How does it happen? Coincidentally, while the sun’s width is about four hundred times larger than that of the moon, the sun is also about four hundred times further away. The symmetry in this ratio makes the sun and the moon appear almost the same size when seen from Earth, and therefore makes it possible for the moon to block the sun when the two are aligned.
Of course, the Earth’s distance from the sun can increase during its orbit—and when an eclipse occurs during this time, we see an annular, or ring, eclipse, because the sun isn’t entirely concealed. But every one to two years, everything is in precise alignment, and we can witness the spectacular event known as a total solar eclipse.

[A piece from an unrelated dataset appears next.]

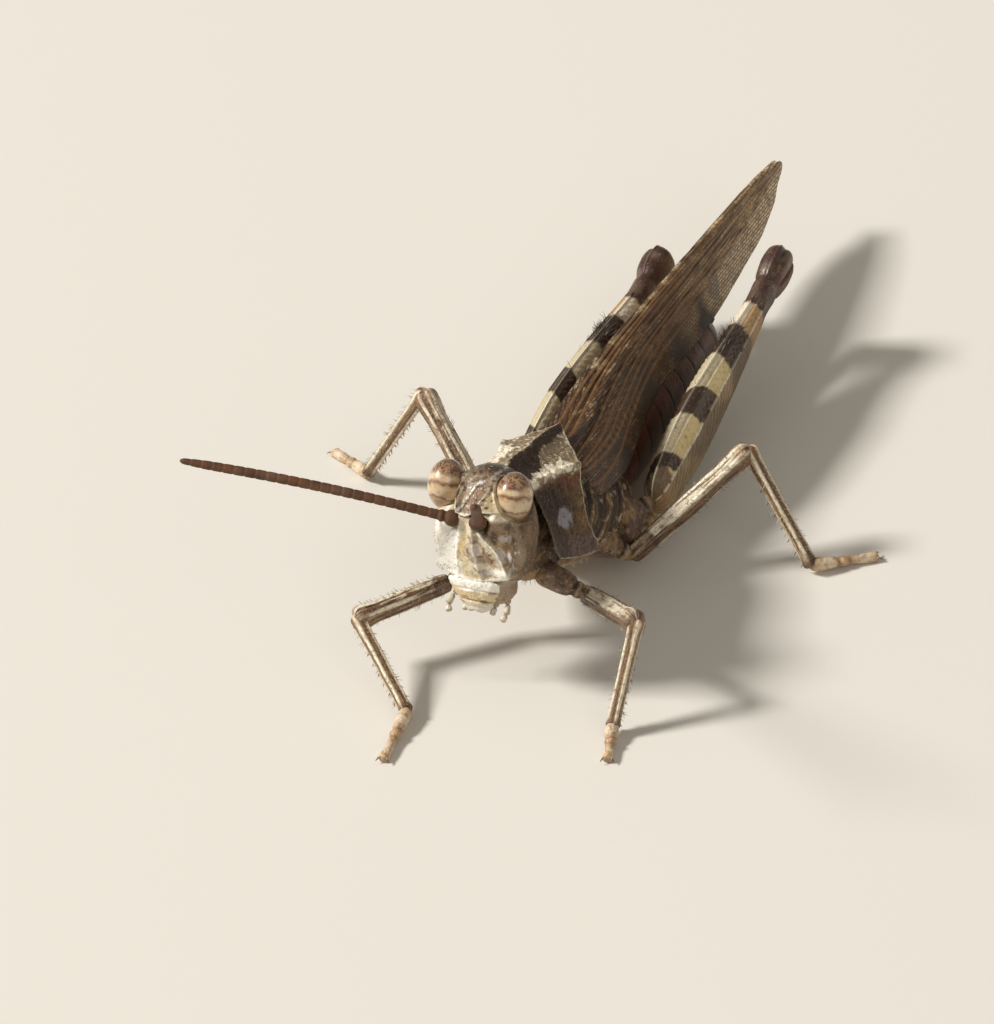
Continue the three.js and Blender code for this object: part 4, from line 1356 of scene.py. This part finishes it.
legShape = {
    "coxaSize": {"fore": 0.82, "mid": 1.2, "hind": 1.9},
    # how far its root lies inward of the solid's own
    "coxaShift": {"fore": (0.5, 0, 0.55), "mid": (0.5, 0, 0.55), "hind": (0.35, -0.8, 0.1)},
    "coxa": {
        "wide": [(0, 0.62), (0.4, 0.5), (0.66, 0.36), (0.72, 0.26), (0.8, 0.3), (1, 0.27)],
        "deep": [(0, 0.66), (0.4, 0.52), (0.66, 0.38), (0.72, 0.28), (0.8, 0.32), (1, 0.29)],
    },
    "femur": {
        "wide": [(0, 0.26), (0.1, 0.29), (0.5, 0.33), (0.78, 0.31), (0.92, 0.37), (1, 0.33)],
        "deep": [(0, 0.28), (0.1, 0.33), (0.45, 0.37), (0.78, 0.36), (0.92, 0.44), (1, 0.38)],
    },
    "tibia": {
        "wide": [(0, 0.27), (0.07, 0.25), (0.15, 0.22), (0.9, 0.2), (1, 0.25)],
        "deep": [(0, 0.29), (0.07, 0.27), (0.15, 0.23), (0.9, 0.21), (1, 0.25)],
    },
    "tarsus": {
        "wide": [
            (0, 0.18), (0.12, 0.23), (0.36, 0.22), (0.42, 0.15), (0.5, 0.2), (0.58, 0.14),
            (0.8, 0.17), (1, 0.2),
        ],
        "deep": [
            (0, 0.2), (0.12, 0.24), (0.36, 0.2), (0.42, 0.15), (0.5, 0.2), (0.58, 0.14),
            (0.8, 0.17), (1, 0.19),
        ],
    },
}
thighShape = {
    "wide": [
        (0, 0.4), (0.1, 0.5), (0.28, 0.6), (0.6, 0.5), (0.78, 0.4), (0.86, 0.44), (0.94, 0.54),
        (1, 0.46),
    ],
    "deep": [
        (0, 0.75), (0.12, 1.18), (0.27, 1.36), (0.5, 1.1), (0.74, 0.62), (0.83, 0.6),
        (0.93, 0.86), (1, 0.72),
    ],
    "upperLine": 1.02,
    "lowerLine": 0.42,
    # keels along the blade: where round it, how high, how wide
    "keels": [
        (math.pi / 2, 0.07, 0.06), (1.02, 0.05, 0.05), (0.42, 0.06, 0.05), (-0.75, 0.05, 0.06),
        (-math.pi / 2, 0.06, 0.07),
    ],
    "rib": 0.34,  # spacing of the herringbone ribs
}


def stretch(start, end, before, after):
    ahead = unit(end - start)
    return start - ahead * before, end + ahead * after


def legStripes(t, angle, length, seed):
    path = np.stack([np.cos(angle), np.sin(angle), t * length * 0.17], 1)
    return clouds(path, 0.42, seed) * 0.45 + clouds(path, 0.15, seed + 1) * 0.55


legCorners = {"femur": (0.5, 1.57, 2.64, -0.7, -2.44), "tibia": (0.8, 2.34, -0.8, -2.34)}


def onCorners(angle, kind, soft):
    return sum(hump(np.cos(angle - corner), 1, soft) for corner in legCorners.get(kind, ()))


def makeSegment(name, kind, start, end, around, steps, paint, bow=0.0, floor=False, size=1.0):
    shape = legShape[kind]

    def place(t, angle):
        ridge = 0.04 * onCorners(angle, kind, 0.035)
        wide, deep = (outline + ridge for outline in profiles(shape, t, "wide", "deep"))
        reach = {"coxa": 0.3, "tarsus": 0.07}.get(kind, 0.04)
        swell = mix(size, 1, softStep(0.3, 0.7, t))
        points = limbPoints(t, angle, start, end, wide * swell, deep * swell, reach, bow)
        points += clouds(points, 0.22, 6)[:, None] * 0.02
        if floor:
            points[:, 2] = np.maximum(points[:, 2], 0)
        return points

    def mark(points, t, angle):
        return paint(points, t, angle, np.linalg.norm(end - start))

    return closedForm(name, around, steps, place, floorFrame, mark)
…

Astronomers aren’t sure how common this symmetry is between other planets, suns, and moons, but they think it’s pretty rare. Even so, we shouldn’t suppose we’re particularly special, since it all seems to be a matter of chance. For instance, every year the moon drifts around four centimeters further away from Earth, which means that billions of years ago, every solar eclipse would have been a total eclipse.
If things keep going the way they are, total eclipses will eventually disappear, and this will even be followed by the disappearance of annular eclipses (if the planet lasts that long). So it appears that we’re simply in the right place at the right time to witness this phenomenon. Or are we? Some theorize that this sun-moon symmetry is the special factor which makes our life on Earth possible.